→ AIM: Reproduce the span that opens at the line containing "function addCasterWheel(side, sign)" and closes at the line containing "obj.matrix_world = Matrix.Identity(4)", both lines included, without alteration and without any other line.

→ INFORMATION SHOWN:
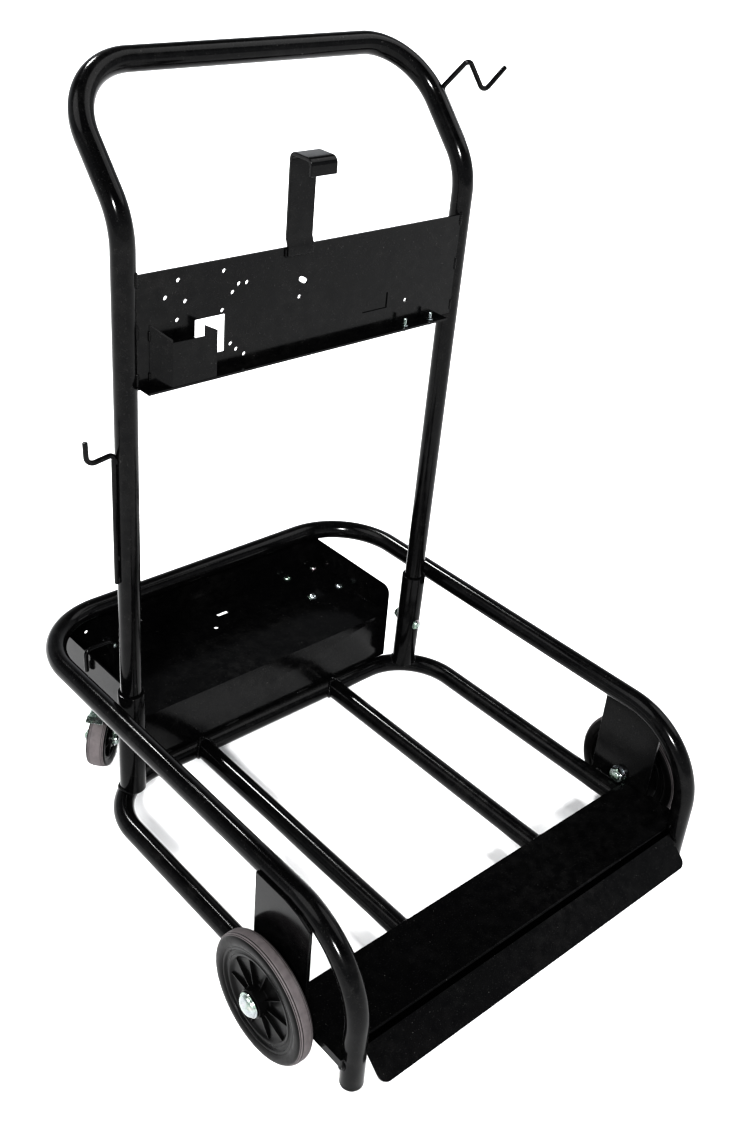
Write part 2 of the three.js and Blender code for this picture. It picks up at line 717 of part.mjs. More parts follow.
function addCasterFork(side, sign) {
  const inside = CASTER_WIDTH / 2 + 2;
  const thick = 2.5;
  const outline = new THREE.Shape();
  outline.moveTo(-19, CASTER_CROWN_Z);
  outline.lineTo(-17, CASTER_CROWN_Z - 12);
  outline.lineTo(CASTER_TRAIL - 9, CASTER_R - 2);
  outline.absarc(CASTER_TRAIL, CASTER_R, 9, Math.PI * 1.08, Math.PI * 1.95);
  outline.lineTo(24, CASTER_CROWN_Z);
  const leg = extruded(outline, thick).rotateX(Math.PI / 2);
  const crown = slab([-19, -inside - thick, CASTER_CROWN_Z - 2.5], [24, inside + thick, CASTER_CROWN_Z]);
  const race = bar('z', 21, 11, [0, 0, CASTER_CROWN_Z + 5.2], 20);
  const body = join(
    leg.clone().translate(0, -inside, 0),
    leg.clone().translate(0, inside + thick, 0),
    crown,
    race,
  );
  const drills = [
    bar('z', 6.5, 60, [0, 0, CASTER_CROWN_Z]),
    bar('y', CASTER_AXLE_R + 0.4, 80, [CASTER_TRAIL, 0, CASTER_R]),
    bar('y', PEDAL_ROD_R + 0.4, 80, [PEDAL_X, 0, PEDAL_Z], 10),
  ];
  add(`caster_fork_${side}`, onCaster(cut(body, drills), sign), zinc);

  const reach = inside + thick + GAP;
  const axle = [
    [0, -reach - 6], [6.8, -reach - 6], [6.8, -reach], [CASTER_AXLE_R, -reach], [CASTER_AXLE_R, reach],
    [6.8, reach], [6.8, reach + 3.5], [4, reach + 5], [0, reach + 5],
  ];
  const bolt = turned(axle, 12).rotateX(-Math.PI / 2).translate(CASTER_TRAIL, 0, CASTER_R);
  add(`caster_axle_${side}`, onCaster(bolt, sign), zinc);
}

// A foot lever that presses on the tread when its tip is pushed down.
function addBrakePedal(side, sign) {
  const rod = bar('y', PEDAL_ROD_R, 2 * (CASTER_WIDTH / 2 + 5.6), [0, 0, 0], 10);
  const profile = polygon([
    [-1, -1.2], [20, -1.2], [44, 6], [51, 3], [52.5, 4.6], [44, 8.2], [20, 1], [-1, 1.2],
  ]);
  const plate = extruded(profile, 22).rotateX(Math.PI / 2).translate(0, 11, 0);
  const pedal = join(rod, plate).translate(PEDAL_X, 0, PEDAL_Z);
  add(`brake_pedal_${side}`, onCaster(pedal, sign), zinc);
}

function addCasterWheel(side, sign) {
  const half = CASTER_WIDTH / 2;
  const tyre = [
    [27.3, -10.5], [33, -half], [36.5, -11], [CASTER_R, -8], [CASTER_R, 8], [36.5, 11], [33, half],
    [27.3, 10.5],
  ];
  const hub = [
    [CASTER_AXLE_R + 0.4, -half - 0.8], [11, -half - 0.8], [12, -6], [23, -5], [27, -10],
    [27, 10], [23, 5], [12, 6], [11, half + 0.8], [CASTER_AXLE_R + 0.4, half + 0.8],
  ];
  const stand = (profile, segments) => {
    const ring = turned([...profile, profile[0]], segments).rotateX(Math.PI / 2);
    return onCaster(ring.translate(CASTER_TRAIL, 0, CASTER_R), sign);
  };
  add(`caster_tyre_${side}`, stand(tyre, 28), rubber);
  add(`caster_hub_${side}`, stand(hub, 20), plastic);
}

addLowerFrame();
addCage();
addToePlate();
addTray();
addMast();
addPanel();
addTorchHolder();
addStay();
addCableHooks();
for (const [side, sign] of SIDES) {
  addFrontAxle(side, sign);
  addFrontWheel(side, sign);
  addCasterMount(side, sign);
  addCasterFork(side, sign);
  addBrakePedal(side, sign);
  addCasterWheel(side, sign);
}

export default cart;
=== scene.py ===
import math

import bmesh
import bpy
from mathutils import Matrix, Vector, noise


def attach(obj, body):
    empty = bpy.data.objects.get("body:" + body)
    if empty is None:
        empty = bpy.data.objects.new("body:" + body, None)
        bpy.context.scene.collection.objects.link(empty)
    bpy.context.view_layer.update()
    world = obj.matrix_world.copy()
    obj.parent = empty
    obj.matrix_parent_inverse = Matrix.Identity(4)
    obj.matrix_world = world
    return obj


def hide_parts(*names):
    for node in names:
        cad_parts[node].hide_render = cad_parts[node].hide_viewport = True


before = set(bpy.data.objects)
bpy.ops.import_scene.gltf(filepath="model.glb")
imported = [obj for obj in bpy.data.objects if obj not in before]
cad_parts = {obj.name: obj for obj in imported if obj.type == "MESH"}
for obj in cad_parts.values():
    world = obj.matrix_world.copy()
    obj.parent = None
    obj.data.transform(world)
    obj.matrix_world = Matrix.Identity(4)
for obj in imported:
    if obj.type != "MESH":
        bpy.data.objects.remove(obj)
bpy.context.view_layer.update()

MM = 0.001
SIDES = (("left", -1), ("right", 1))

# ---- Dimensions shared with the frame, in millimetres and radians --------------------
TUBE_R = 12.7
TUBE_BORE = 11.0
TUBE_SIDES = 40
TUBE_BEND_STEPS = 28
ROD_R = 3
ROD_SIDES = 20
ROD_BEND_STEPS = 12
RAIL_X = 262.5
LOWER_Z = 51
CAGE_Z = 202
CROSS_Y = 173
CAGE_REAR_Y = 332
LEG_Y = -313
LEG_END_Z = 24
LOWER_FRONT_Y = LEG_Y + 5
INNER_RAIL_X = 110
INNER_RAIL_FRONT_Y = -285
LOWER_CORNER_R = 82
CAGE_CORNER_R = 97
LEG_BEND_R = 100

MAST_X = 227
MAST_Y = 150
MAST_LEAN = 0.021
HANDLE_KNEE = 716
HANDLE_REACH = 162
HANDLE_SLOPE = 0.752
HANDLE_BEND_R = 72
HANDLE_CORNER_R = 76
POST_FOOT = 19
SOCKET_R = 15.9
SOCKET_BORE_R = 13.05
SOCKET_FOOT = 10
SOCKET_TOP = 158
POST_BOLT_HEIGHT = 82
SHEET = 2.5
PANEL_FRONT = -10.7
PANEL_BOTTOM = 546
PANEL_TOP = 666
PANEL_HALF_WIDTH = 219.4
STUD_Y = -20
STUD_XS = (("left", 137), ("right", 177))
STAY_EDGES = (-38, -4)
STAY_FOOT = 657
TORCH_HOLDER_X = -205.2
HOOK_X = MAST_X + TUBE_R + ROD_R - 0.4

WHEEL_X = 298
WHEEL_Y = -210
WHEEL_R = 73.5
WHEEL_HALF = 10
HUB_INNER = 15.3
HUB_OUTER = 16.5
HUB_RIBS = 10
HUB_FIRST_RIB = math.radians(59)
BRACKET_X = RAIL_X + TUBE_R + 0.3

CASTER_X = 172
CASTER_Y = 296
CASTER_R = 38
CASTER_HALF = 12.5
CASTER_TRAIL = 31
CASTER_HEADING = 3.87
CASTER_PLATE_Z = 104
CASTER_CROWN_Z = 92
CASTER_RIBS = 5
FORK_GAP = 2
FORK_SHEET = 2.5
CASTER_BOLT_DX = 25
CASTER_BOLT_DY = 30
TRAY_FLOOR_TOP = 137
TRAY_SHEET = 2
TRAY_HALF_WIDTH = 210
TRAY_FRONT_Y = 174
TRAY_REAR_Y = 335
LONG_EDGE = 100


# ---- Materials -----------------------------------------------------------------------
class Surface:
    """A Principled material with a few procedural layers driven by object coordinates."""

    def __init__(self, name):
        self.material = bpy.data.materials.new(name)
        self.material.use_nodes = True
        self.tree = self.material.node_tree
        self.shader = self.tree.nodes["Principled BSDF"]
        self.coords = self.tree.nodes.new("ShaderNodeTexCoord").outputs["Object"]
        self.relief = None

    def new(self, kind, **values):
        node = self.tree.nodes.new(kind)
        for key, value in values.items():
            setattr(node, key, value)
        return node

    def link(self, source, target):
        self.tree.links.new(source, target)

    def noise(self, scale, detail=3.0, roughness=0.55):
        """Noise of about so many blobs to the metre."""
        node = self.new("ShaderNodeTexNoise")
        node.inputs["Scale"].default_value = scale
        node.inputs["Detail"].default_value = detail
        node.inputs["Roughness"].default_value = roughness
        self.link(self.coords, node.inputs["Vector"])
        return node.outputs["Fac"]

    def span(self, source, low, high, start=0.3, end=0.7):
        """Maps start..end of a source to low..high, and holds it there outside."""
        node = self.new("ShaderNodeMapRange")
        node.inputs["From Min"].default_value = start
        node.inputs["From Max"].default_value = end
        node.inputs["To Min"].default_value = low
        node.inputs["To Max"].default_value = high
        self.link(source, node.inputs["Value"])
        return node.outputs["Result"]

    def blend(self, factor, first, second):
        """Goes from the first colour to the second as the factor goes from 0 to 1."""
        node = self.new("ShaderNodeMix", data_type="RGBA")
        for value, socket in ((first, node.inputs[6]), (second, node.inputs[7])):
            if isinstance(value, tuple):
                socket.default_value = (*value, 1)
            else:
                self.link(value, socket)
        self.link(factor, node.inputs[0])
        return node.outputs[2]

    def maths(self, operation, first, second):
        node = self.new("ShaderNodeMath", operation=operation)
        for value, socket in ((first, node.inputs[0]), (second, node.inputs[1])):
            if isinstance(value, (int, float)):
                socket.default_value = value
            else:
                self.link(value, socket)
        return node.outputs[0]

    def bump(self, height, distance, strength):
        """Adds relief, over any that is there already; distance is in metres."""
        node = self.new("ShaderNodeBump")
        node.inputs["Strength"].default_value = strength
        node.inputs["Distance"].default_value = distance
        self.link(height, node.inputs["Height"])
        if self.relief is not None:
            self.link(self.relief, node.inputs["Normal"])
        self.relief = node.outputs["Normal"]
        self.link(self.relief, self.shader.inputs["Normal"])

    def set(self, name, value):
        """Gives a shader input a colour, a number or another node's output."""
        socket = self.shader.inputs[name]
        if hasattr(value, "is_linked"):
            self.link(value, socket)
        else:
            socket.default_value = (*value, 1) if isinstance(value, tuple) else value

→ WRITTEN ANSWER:
function addCasterWheel(side, sign) {
  const half = CASTER_WIDTH / 2;
  const tyre = [
    [27.3, -10.5], [33, -half], [36.5, -11], [CASTER_R, -8], [CASTER_R, 8], [36.5, 11], [33, half],
    [27.3, 10.5],
  ];
  const hub = [
    [CASTER_AXLE_R + 0.4, -half - 0.8], [11, -half - 0.8], [12, -6], [23, -5], [27, -10],
    [27, 10], [23, 5], [12, 6], [11, half + 0.8], [CASTER_AXLE_R + 0.4, half + 0.8],
  ];
  const stand = (profile, segments) => {
    const ring = turned([...profile, profile[0]], segments).rotateX(Math.PI / 2);
    return onCaster(ring.translate(CASTER_TRAIL, 0, CASTER_R), sign);
  };
  add(`caster_tyre_${side}`, stand(tyre, 28), rubber);
  add(`caster_hub_${side}`, stand(hub, 20), plastic);
}

addLowerFrame();
addCage();
addToePlate();
addTray();
addMast();
addPanel();
addTorchHolder();
addStay();
addCableHooks();
for (const [side, sign] of SIDES) {
  addFrontAxle(side, sign);
  addFrontWheel(side, sign);
  addCasterMount(side, sign);
  addCasterFork(side, sign);
  addBrakePedal(side, sign);
  addCasterWheel(side, sign);
}

export default cart;
=== scene.py ===
import math

import bmesh
import bpy
from mathutils import Matrix, Vector, noise


def attach(obj, body):
    empty = bpy.data.objects.get("body:" + body)
    if empty is None:
        empty = bpy.data.objects.new("body:" + body, None)
        bpy.context.scene.collection.objects.link(empty)
    bpy.context.view_layer.update()
    world = obj.matrix_world.copy()
    obj.parent = empty
    obj.matrix_parent_inverse = Matrix.Identity(4)
    obj.matrix_world = world
    return obj


def hide_parts(*names):
    for node in names:
        cad_parts[node].hide_render = cad_parts[node].hide_viewport = True


before = set(bpy.data.objects)
bpy.ops.import_scene.gltf(filepath="model.glb")
imported = [obj for obj in bpy.data.objects if obj not in before]
cad_parts = {obj.name: obj for obj in imported if obj.type == "MESH"}
for obj in cad_parts.values():
    world = obj.matrix_world.copy()
    obj.parent = None
    obj.data.transform(world)
    obj.matrix_world = Matrix.Identity(4)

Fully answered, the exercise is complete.